### Requirements
Beginning with the first line of the entries below, quote each line until you reach and include the line with "return wrapGrid(name, grid, crevice, closed)".

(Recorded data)
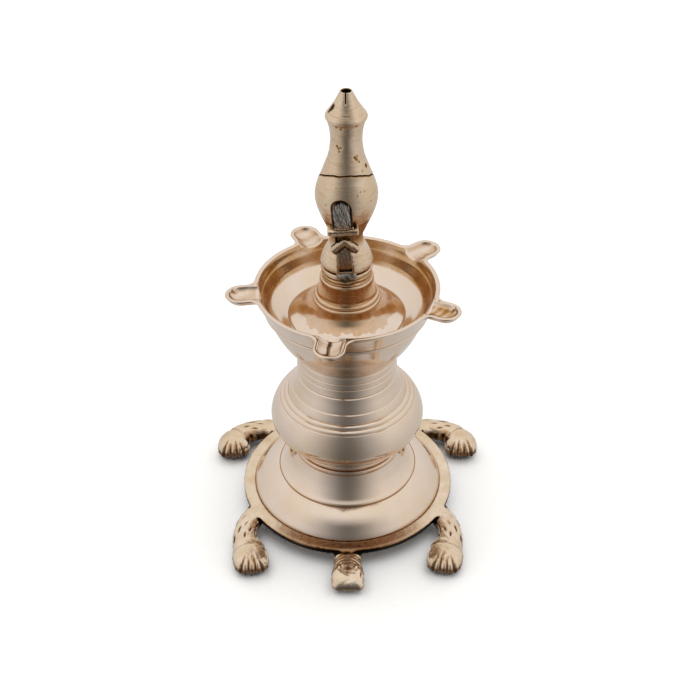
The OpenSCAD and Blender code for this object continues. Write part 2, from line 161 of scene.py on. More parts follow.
def wrapGrid(name, grid, crevice, closeRows=False):
    # grid is rows x columns x 3, closed round the columns; the first and last rows shrink to a pole, unless
    # the rows close on themselves too
    rows, cols = grid.shape[:2]
    verts = grid.reshape(-1, 3)
    quads = gridFaces(rows, cols, closeRows)
    tris = None
    values = crevice.ravel()
    if not closeRows:
        low, high = rows * cols, rows * cols + 1
        verts = np.vstack([verts, grid[0].mean(0), grid[-1].mean(0)])
        j = np.arange(cols)
        nj = (j + 1) % cols
        last = (rows - 1) * cols
        tris = np.vstack([np.stack([nj, j, j * 0 + low], 1),
                          np.stack([last + j, last + nj, j * 0 + high], 1)])
        values = np.concatenate([values, [values[0], values[-1]]])
    return putMesh(name, verts, quads, tris, values)


def turned(name, spans, base, count=240, segments=224, closed=False, rounding=0.22, wobble=0.0, ripple=None):
    # surface of revolution: (r cos a, r sin a, z); a wobble of a few hundredths keeps it hand-turned,
    # and ripple(r, z, a) gives a radius that changes round the axis and the patina that goes with it
    line, hollow = profile(spans, count, rounding)
    if closed:
        line, hollow = line[:-1], hollow[:-1]
    angle = np.linspace(0, 2 * np.pi, segments, endpoint=False)
    r = np.maximum(line[:, :1], 0.02) * np.ones_like(angle)
    r = r + wobble * (np.sin(2 * angle + 0.7) + 0.5 * np.sin(3 * angle + line[:, 1:] * 0.13))
    z = line[:, 1:] + 0 * angle
    crevice = hollow[:, None] * 0.85 + 0 * angle
    if ripple:
        r, crevice = ripple(r, z, angle + 0 * z, crevice)
    grid = np.stack([r * np.cos(angle), r * np.sin(angle), z + base], -1)
    return wrapGrid(name, grid, crevice, closed)


def sweep(path, halfWidth, halfHeight, power=2.0, sides=40, up=(0, 0, 1), spacing=0.35):
    # a section carried along a smooth path: superellipse of the given half sizes and power,
    # across = up x direction; returns the grid of points
    p = np.asarray(path, float)
    data = np.column_stack([p, np.broadcast_to(halfWidth, len(p)), np.broadcast_to(halfHeight, len(p)),
                            np.broadcast_to(power, len(p))])
    line = resample(curveThrough(data, 0.2), spacing=spacing)
    c = line[:, :3]
    d = np.gradient(c, axis=0)
    d /= np.linalg.norm(d, axis=1)[:, None]
    u = np.asarray(up, float)
    side = np.cross(u, d)
    side /= np.linalg.norm(side, axis=1)[:, None]
    top = np.cross(d, side)
    a = np.linspace(0, 2 * np.pi, sides, endpoint=False)
    n = 2 / line[:, 5:6]
    cx = np.sign(np.cos(a)) * np.abs(np.cos(a)) ** n
    cy = np.sign(np.sin(a)) * np.abs(np.sin(a)) ** n
    return (c[:, None] + side[:, None] * (line[:, 3:4] * cx)[..., None]
            + top[:, None] * (line[:, 4:5] * cy)[..., None])


def joinGrids(name, grids, hoops=()):
    # several closed grids in one mesh, each with its two poles; hoops are closed both ways
    verts, quads, tris, at = [], [], [np.zeros((0, 3), int)], 0
    for g in hoops:
        verts.append(g.reshape(-1, 3))
        quads.append(gridFaces(g.shape[0], g.shape[1], True, at))
        at += g.shape[0] * g.shape[1]
    for g in grids:
        rows, cols = g.shape[:2]
        j = np.arange(cols)
        nj = (j + 1) % cols
        low, high, last = at + rows * cols, at + rows * cols + 1, at + (rows - 1) * cols
        verts += [g.reshape(-1, 3), g[0].mean(0)[None], g[-1].mean(0)[None]]
        quads.append(gridFaces(rows, cols, start=at))
        tris += [np.stack([at + nj, at + j, j * 0 + low], 1),
                 np.stack([last + j, last + nj, j * 0 + high], 1)]
        at += rows * cols + 2
    return putMesh(name, np.vstack(verts), np.vstack(quads), np.vstack(tris))


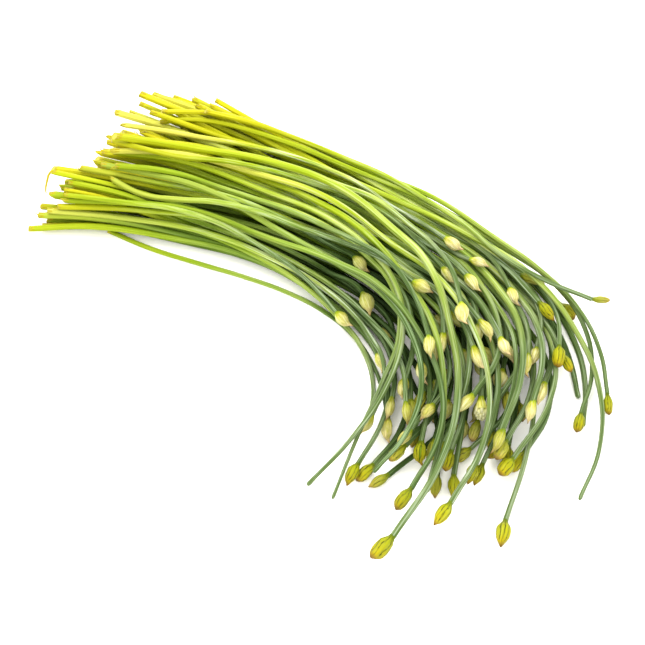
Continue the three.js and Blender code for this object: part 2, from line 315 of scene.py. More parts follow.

### Solution for this problem
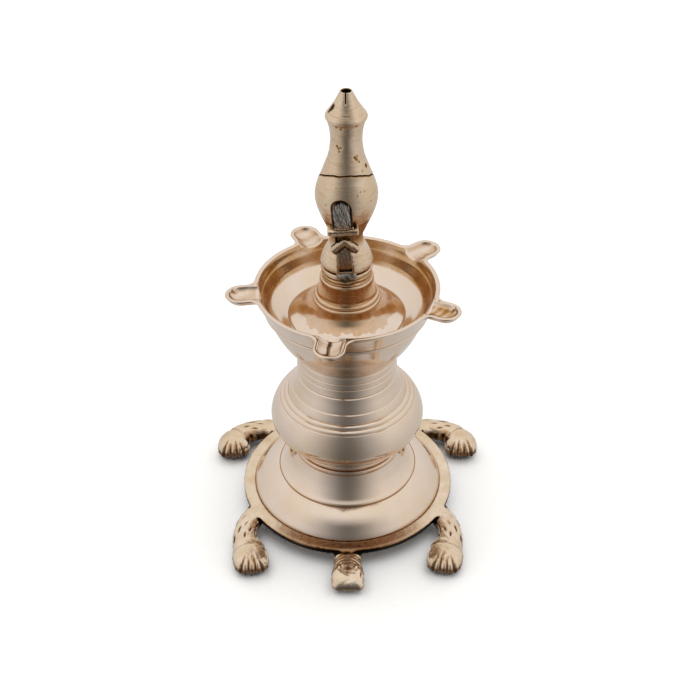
The OpenSCAD and Blender code for this object continues. Write part 2, from line 161 of scene.py on. More parts follow.
def wrapGrid(name, grid, crevice, closeRows=False):
    # grid is rows x columns x 3, closed round the columns; the first and last rows shrink to a pole, unless
    # the rows close on themselves too
    rows, cols = grid.shape[:2]
    verts = grid.reshape(-1, 3)
    quads = gridFaces(rows, cols, closeRows)
    tris = None
    values = crevice.ravel()
    if not closeRows:
        low, high = rows * cols, rows * cols + 1
        verts = np.vstack([verts, grid[0].mean(0), grid[-1].mean(0)])
        j = np.arange(cols)
        nj = (j + 1) % cols
        last = (rows - 1) * cols
        tris = np.vstack([np.stack([nj, j, j * 0 + low], 1),
                          np.stack([last + j, last + nj, j * 0 + high], 1)])
        values = np.concatenate([values, [values[0], values[-1]]])
    return putMesh(name, verts, quads, tris, values)


def turned(name, spans, base, count=240, segments=224, closed=False, rounding=0.22, wobble=0.0, ripple=None):
    # surface of revolution: (r cos a, r sin a, z); a wobble of a few hundredths keeps it hand-turned,
    # and ripple(r, z, a) gives a radius that changes round the axis and the patina that goes with it
    line, hollow = profile(spans, count, rounding)
    if closed:
        line, hollow = line[:-1], hollow[:-1]
    angle = np.linspace(0, 2 * np.pi, segments, endpoint=False)
    r = np.maximum(line[:, :1], 0.02) * np.ones_like(angle)
    r = r + wobble * (np.sin(2 * angle + 0.7) + 0.5 * np.sin(3 * angle + line[:, 1:] * 0.13))
    z = line[:, 1:] + 0 * angle
    crevice = hollow[:, None] * 0.85 + 0 * angle
    if ripple:
        r, crevice = ripple(r, z, angle + 0 * z, crevice)
    grid = np.stack([r * np.cos(angle), r * np.sin(angle), z + base], -1)
    return wrapGrid(name, grid, crevice, closed)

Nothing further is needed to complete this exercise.